YOUR GOAL: Render the following material again verbatim, leaving nothing out.

======== DATA SEGMENT ========

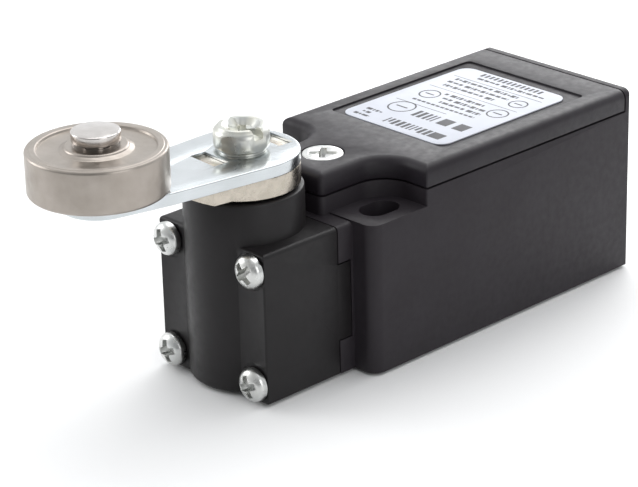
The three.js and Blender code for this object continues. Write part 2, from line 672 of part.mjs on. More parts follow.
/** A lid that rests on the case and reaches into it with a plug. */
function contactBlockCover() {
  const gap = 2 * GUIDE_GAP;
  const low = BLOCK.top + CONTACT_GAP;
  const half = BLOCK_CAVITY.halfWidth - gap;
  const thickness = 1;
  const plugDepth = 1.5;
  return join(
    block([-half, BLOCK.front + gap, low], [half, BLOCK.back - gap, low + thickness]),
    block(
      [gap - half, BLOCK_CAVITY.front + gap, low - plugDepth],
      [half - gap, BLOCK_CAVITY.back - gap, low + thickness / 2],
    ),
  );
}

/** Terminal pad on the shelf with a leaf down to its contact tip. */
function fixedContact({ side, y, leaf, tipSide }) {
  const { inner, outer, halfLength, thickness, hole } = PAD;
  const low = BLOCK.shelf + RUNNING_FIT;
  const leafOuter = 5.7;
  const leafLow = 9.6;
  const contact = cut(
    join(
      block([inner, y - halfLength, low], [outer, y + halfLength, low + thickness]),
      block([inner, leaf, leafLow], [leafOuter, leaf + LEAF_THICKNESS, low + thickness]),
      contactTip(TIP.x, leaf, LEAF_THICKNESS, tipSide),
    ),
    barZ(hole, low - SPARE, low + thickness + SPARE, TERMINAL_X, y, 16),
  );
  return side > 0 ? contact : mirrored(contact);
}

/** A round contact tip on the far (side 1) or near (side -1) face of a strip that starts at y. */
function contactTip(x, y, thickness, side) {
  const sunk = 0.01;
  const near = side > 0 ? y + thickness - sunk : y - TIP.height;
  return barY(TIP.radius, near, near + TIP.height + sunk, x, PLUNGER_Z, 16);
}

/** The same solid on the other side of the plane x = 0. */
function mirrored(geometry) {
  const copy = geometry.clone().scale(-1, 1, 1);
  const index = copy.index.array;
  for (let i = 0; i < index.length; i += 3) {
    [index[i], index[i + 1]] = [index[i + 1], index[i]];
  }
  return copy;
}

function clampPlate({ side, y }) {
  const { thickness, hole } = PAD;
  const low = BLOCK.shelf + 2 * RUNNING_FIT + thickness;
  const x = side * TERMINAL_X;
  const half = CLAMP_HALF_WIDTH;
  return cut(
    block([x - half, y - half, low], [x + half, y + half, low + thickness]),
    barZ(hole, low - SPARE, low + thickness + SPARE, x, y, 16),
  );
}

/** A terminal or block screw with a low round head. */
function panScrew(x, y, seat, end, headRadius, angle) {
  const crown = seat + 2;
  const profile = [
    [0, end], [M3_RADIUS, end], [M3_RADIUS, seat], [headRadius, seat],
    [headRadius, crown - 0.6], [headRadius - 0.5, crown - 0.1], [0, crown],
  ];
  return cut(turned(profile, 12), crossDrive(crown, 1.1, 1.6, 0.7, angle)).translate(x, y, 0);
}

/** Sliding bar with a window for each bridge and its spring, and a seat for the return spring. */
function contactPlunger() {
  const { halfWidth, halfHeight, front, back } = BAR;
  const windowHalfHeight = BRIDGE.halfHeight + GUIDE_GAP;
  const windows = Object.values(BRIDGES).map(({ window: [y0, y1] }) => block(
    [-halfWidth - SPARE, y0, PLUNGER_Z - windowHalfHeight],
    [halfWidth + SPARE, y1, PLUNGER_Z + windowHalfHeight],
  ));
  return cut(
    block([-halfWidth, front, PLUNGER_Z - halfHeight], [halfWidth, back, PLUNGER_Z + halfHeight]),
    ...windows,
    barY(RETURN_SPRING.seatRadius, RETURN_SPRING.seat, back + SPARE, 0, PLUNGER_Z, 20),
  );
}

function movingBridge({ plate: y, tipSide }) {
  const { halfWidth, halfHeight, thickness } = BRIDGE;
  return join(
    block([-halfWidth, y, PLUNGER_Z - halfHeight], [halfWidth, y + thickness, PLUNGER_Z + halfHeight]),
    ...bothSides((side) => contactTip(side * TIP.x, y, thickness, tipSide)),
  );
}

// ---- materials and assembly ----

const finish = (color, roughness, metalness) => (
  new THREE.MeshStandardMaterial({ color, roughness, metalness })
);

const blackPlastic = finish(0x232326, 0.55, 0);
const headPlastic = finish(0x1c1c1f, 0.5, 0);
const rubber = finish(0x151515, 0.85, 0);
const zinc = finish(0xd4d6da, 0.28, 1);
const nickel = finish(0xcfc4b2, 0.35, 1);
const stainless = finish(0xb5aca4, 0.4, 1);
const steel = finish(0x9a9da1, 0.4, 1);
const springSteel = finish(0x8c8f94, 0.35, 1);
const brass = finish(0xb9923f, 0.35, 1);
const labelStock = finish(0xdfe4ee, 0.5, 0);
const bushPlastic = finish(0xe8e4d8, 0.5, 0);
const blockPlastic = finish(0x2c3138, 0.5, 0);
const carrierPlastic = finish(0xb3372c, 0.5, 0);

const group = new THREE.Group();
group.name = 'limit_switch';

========

FINAL RESULT:
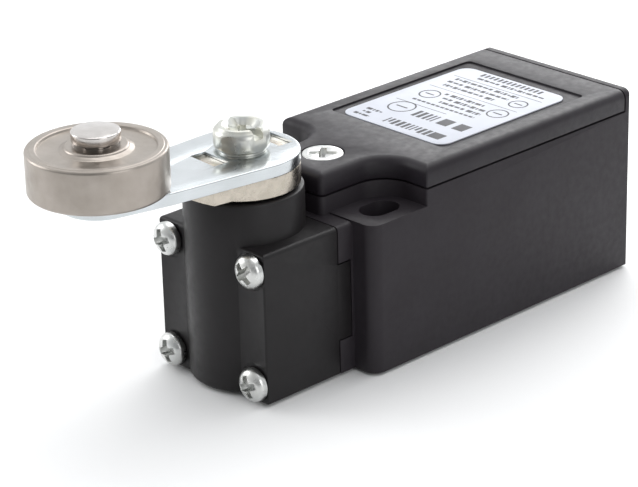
The three.js and Blender code for this object continues. Write part 2, from line 672 of part.mjs on. More parts follow.
/** A lid that rests on the case and reaches into it with a plug. */
function contactBlockCover() {
  const gap = 2 * GUIDE_GAP;
  const low = BLOCK.top + CONTACT_GAP;
  const half = BLOCK_CAVITY.halfWidth - gap;
  const thickness = 1;
  const plugDepth = 1.5;
  return join(
    block([-half, BLOCK.front + gap, low], [half, BLOCK.back - gap, low + thickness]),
    block(
      [gap - half, BLOCK_CAVITY.front + gap, low - plugDepth],
      [half - gap, BLOCK_CAVITY.back - gap, low + thickness / 2],
    ),
  );
}

/** Terminal pad on the shelf with a leaf down to its contact tip. */
function fixedContact({ side, y, leaf, tipSide }) {
  const { inner, outer, halfLength, thickness, hole } = PAD;
  const low = BLOCK.shelf + RUNNING_FIT;
  const leafOuter = 5.7;
  const leafLow = 9.6;
  const contact = cut(
    join(
      block([inner, y - halfLength, low], [outer, y + halfLength, low + thickness]),
      block([inner, leaf, leafLow], [leafOuter, leaf + LEAF_THICKNESS, low + thickness]),
      contactTip(TIP.x, leaf, LEAF_THICKNESS, tipSide),
    ),
    barZ(hole, low - SPARE, low + thickness + SPARE, TERMINAL_X, y, 16),
  );
  return side > 0 ? contact : mirrored(contact);
}

/** A round contact tip on the far (side 1) or near (side -1) face of a strip that starts at y. */
function contactTip(x, y, thickness, side) {
  const sunk = 0.01;
  const near = side > 0 ? y + thickness - sunk : y - TIP.height;
  return barY(TIP.radius, near, near + TIP.height + sunk, x, PLUNGER_Z, 16);
}

/** The same solid on the other side of the plane x = 0. */
function mirrored(geometry) {
  const copy = geometry.clone().scale(-1, 1, 1);
  const index = copy.index.array;
  for (let i = 0; i < index.length; i += 3) {
    [index[i], index[i + 1]] = [index[i + 1], index[i]];
  }
  return copy;
}

function clampPlate({ side, y }) {
  const { thickness, hole } = PAD;
  const low = BLOCK.shelf + 2 * RUNNING_FIT + thickness;
  const x = side * TERMINAL_X;
  const half = CLAMP_HALF_WIDTH;
  return cut(
    block([x - half, y - half, low], [x + half, y + half, low + thickness]),
    barZ(hole, low - SPARE, low + thickness + SPARE, x, y, 16),
  );
}

/** A terminal or block screw with a low round head. */
function panScrew(x, y, seat, end, headRadius, angle) {
  const crown = seat + 2;
  const profile = [
    [0, end], [M3_RADIUS, end], [M3_RADIUS, seat], [headRadius, seat],
    [headRadius, crown - 0.6], [headRadius - 0.5, crown - 0.1], [0, crown],
  ];
  return cut(turned(profile, 12), crossDrive(crown, 1.1, 1.6, 0.7, angle)).translate(x, y, 0);
}

/** Sliding bar with a window for each bridge and its spring, and a seat for the return spring. */
function contactPlunger() {
  const { halfWidth, halfHeight, front, back } = BAR;
  const windowHalfHeight = BRIDGE.halfHeight + GUIDE_GAP;
  const windows = Object.values(BRIDGES).map(({ window: [y0, y1] }) => block(
    [-halfWidth - SPARE, y0, PLUNGER_Z - windowHalfHeight],
    [halfWidth + SPARE, y1, PLUNGER_Z + windowHalfHeight],
  ));
  return cut(
    block([-halfWidth, front, PLUNGER_Z - halfHeight], [halfWidth, back, PLUNGER_Z + halfHeight]),
    ...windows,
    barY(RETURN_SPRING.seatRadius, RETURN_SPRING.seat, back + SPARE, 0, PLUNGER_Z, 20),
  );
}

function movingBridge({ plate: y, tipSide }) {
  const { halfWidth, halfHeight, thickness } = BRIDGE;
  return join(
    block([-halfWidth, y, PLUNGER_Z - halfHeight], [halfWidth, y + thickness, PLUNGER_Z + halfHeight]),
    ...bothSides((side) => contactTip(side * TIP.x, y, thickness, tipSide)),
  );
}

// ---- materials and assembly ----

const finish = (color, roughness, metalness) => (
  new THREE.MeshStandardMaterial({ color, roughness, metalness })
);

const blackPlastic = finish(0x232326, 0.55, 0);
const headPlastic = finish(0x1c1c1f, 0.5, 0);
const rubber = finish(0x151515, 0.85, 0);
const zinc = finish(0xd4d6da, 0.28, 1);
const nickel = finish(0xcfc4b2, 0.35, 1);
const stainless = finish(0xb5aca4, 0.4, 1);
const steel = finish(0x9a9da1, 0.4, 1);
const springSteel = finish(0x8c8f94, 0.35, 1);
const brass = finish(0xb9923f, 0.35, 1);
const labelStock = finish(0xdfe4ee, 0.5, 0);
const bushPlastic = finish(0xe8e4d8, 0.5, 0);
const blockPlastic = finish(0x2c3138, 0.5, 0);
const carrierPlastic = finish(0xb3372c, 0.5, 0);

const group = new THREE.Group();
group.name = 'limit_switch';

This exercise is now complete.